А на проверке я обнаружила себя частью массы, с которой можно делать все, что хочешь. Одеты все одинаково, от этого создается впечатление, что вся эта масса — единое, зависимое существо, в которое можно, если угодно, стрелять, можно куда-то гнать, можно приказать, и оно будет повиноваться.

Знаю, что в библиотеке освобождается место библиотекаря. Не знаю, как и у кого просить об этой работе.

И вот — Бог вновь не оставил меня! Словно все сложилось само собой.

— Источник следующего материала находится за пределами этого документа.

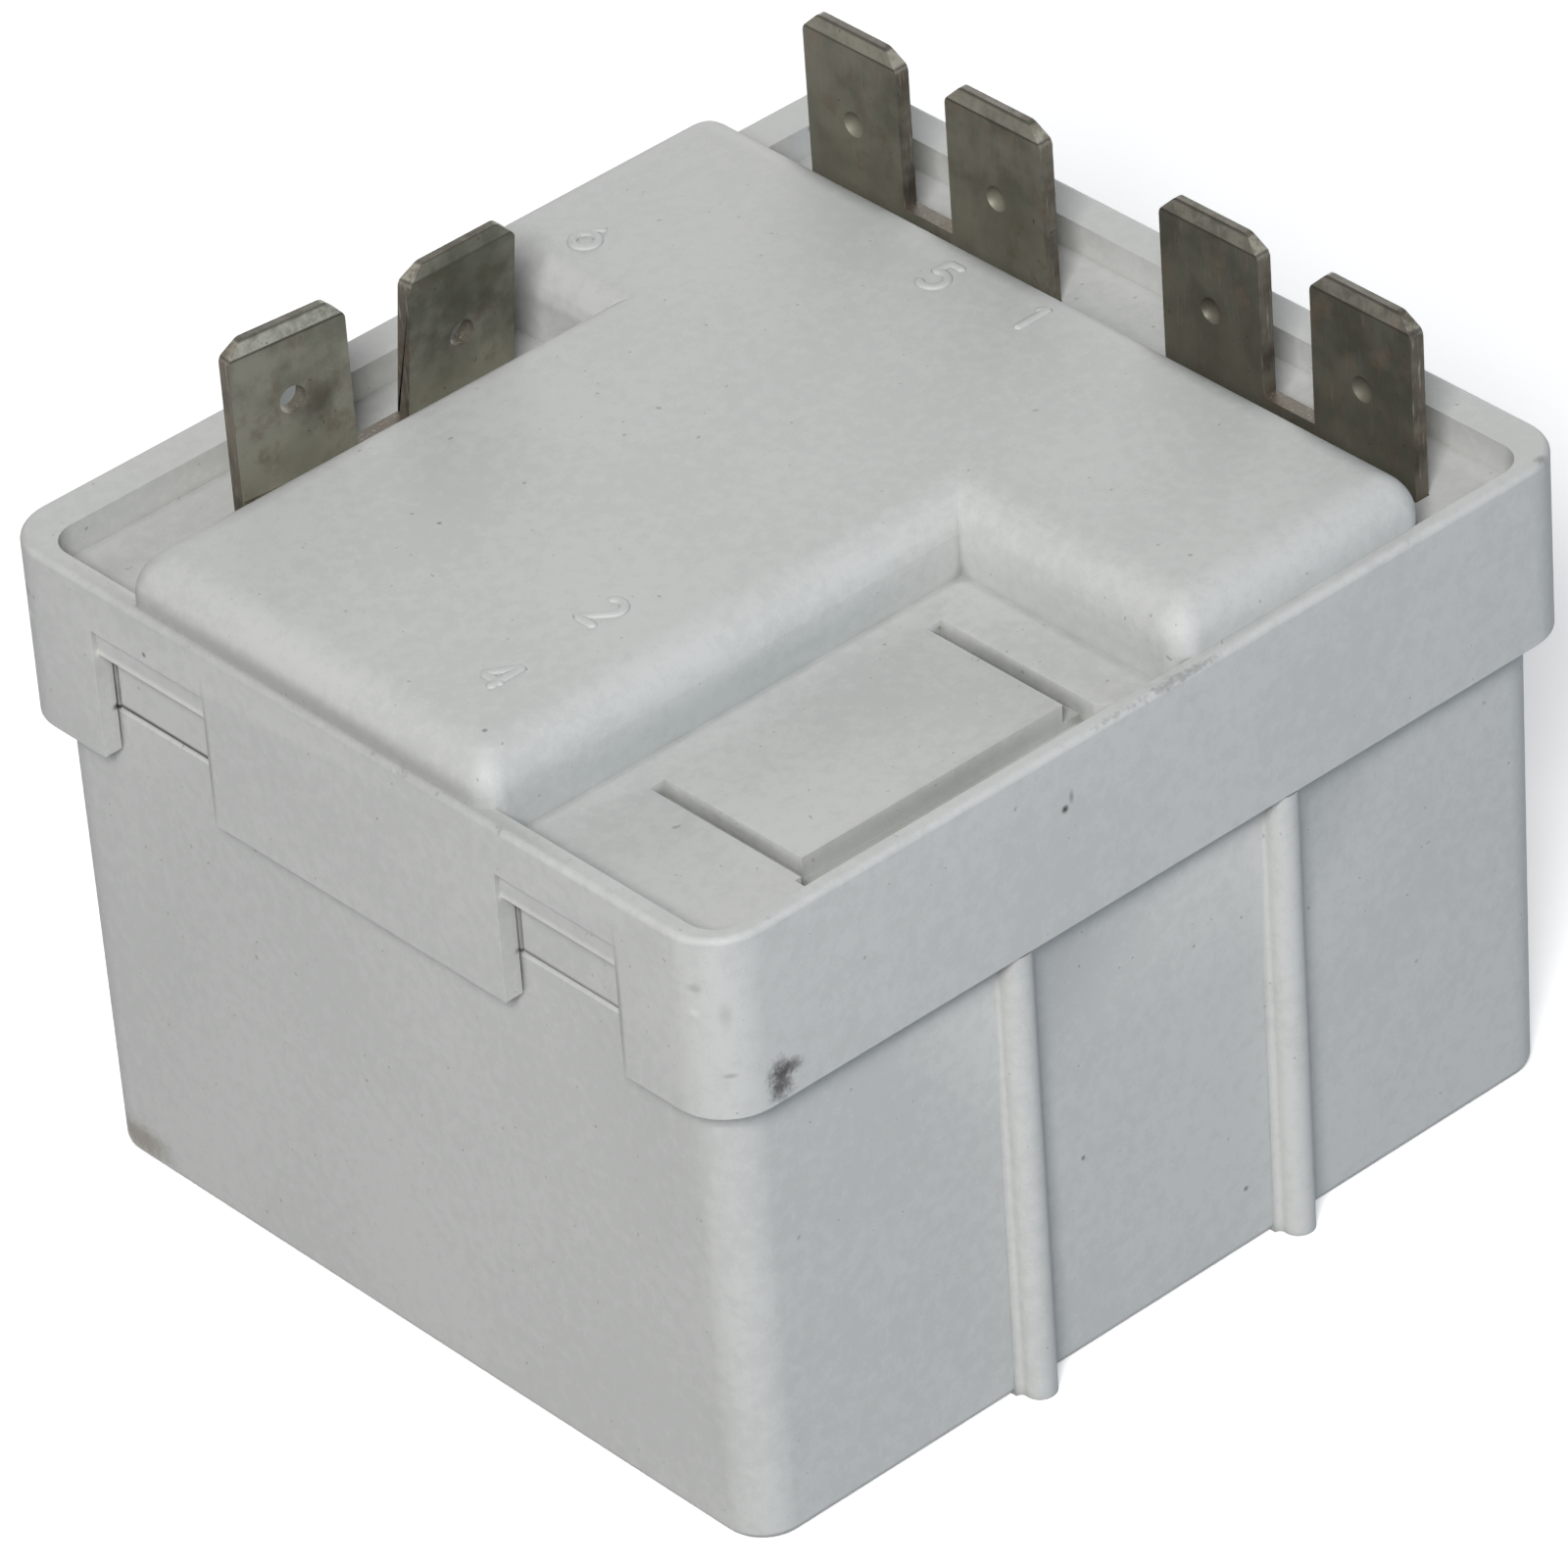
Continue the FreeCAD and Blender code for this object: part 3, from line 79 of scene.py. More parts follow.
class Board:
    """Places nodes in one tree and joins them."""

    def __init__(self, tree: Tree) -> None:
        """Starts on a tree.

        Args:
            tree: The tree that takes the nodes.
        """
        self.tree = tree

    def feed(self, socket: Socket, source: object) -> None:
        """Links a socket to its source, or sets a plain value.

        Args:
            socket: The input that is fed.
            source: Another node's output, or a number, colour or vector.
        """
        if isinstance(source, Socket):
            self.tree.links.new(source, socket)
        elif isinstance(source, tuple) and len(source) == 3 and socket.type == "RGBA":
            socket.default_value = (*source, 1.0)
        else:
            socket.default_value = source

    def add(self, kind: str, *sources: object, **settings: object) -> Node:
        """Adds a node and feeds its inputs in order.

        Args:
            kind: The node's Blender type, without the word ShaderNode.
            sources: What feeds each input in turn; None leaves an input as it is.
            settings: The node's own properties.

        Returns:
            The new node.
        """
        node = self.tree.nodes.new("ShaderNode" + kind)
        for name, setting in settings.items():
            setattr(node, name, setting)
        for socket, source in zip(node.inputs, sources):
            if source is not None:
                self.feed(socket, source)
        return node

    def math(self, operation: str, *sources: object) -> Socket:
        """Works out one number from others.

        Args:
            operation: The Math node's operation.
            sources: Its inputs in order.

        Returns:
            The result's socket.
        """
        return self.add("Math", *sources, operation=operation).outputs[0]

    def vector(self, operation: str, *sources: object) -> Socket:
        """Works out a vector, or a vector's length, from others.

        Args:
            operation: The Vector Math node's operation.
            sources: Its inputs in order.

        Returns:
            The result's socket.
        """
        node = self.add("VectorMath", *sources, operation=operation)
        return node.outputs["Value" if operation == "LENGTH" else "Vector"]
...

В библиотеку долго никого не брали, назначение зависело от весьма суровой дамы — майора. Я решила рискнуть: «Пойду сама к злющему майору Марии Михайловне». Стремительно вошла в кабинет. Майор сидела за столом и грустно смотрела в окно. Я извинилась и обратилась к ней со своей просьбой. Она внимательно слушала меня. Вдруг вбегает начальница из «заключенных» Лида и начинает хлопотать, что-то перекладывать с места на место, что-то уносить, что-то приносить. Чувствую, что эти зависимые хлопоты раздражают Марию Михайловну.

Она как заорет:

— Что вы, Михайлова, тут крутитесь?

Лида глупо улыбается.

— Гражданка начальница, я хочу, как лучше. А с Валей Малявиной я уже говорила и сказала ваше мнение, что Вале полезнее поработать на фабрике.

Совсем раздраженно гражданка начальница заорала:

— Малявина будет работать здесь, в библиотеке.

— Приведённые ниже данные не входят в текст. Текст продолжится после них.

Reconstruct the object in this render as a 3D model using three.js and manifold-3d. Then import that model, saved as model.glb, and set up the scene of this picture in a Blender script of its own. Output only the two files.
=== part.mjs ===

Лида обомлела. Покраснела и тихо удалилась.

— Завтра же после проверки приходите работать в библиотеку. Ключи возьмете у Михайловой. Утром разложите по отрядам газеты и журналы, корреспонденция большая, повесите на аллее свежую газету, там есть специальный стенд, вымоете полы в зале, уберете снег около библиотеки и приступите к основному: выдавать книги. Библиотека большая, книги хорошие. Ознакомьтесь с ними. Все. Можете идти.

— Спасибо вам огромное. До свидания.